Now, When I was pregnant, (I was very sick most of pregnancy) my husband tried to do everything. But two years later, different story, I am doing all of it. He also throws our schedule off when he is home. If I was pregnant again, I'd be giving him holy hell. As it is, I get crazy for help 2 days a month (I have HORRIBLE periods and can barely get off the couch the first two days)
But, the one thing I learned is that guys have NO idea how taxing being pregnant is. It doesn't seem to get in their brains that it is WORK to grow a human being.
I hope you can talk this out with him and that he will 'get with it'.

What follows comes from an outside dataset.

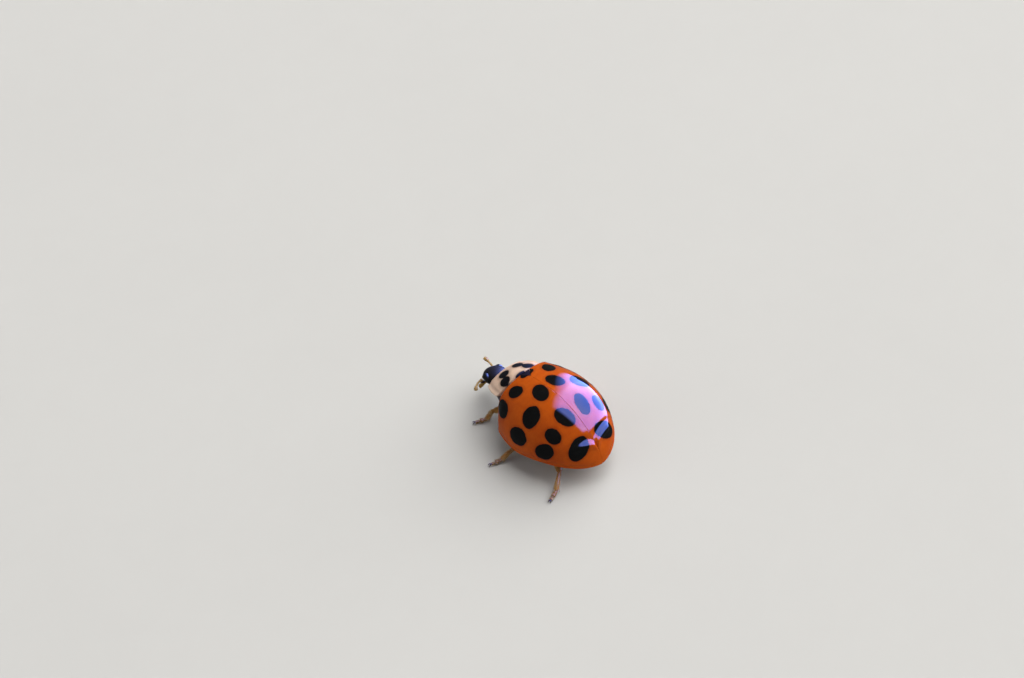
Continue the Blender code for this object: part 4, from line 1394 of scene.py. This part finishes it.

My husband got a little bit better when I took off for a day to myself. I came home to a MESS and he used the excuse, " I was playing with Kayla all day" And I had to ask him if the house looked that way when HE gets home. I play with her too, but things still need to get done. And I swear I saw a light bulb above his head.
Good luck, hang in there.

Erin said...

Not at all wrong! When I was on maternity leave, my husband and I struggled with this. I'd want to hand him the baby as soon as he walked in the door, while he'd want to sit and relax. After talking about it, I'd give him an hour or so grace, then he'd help with Luke and cleaning.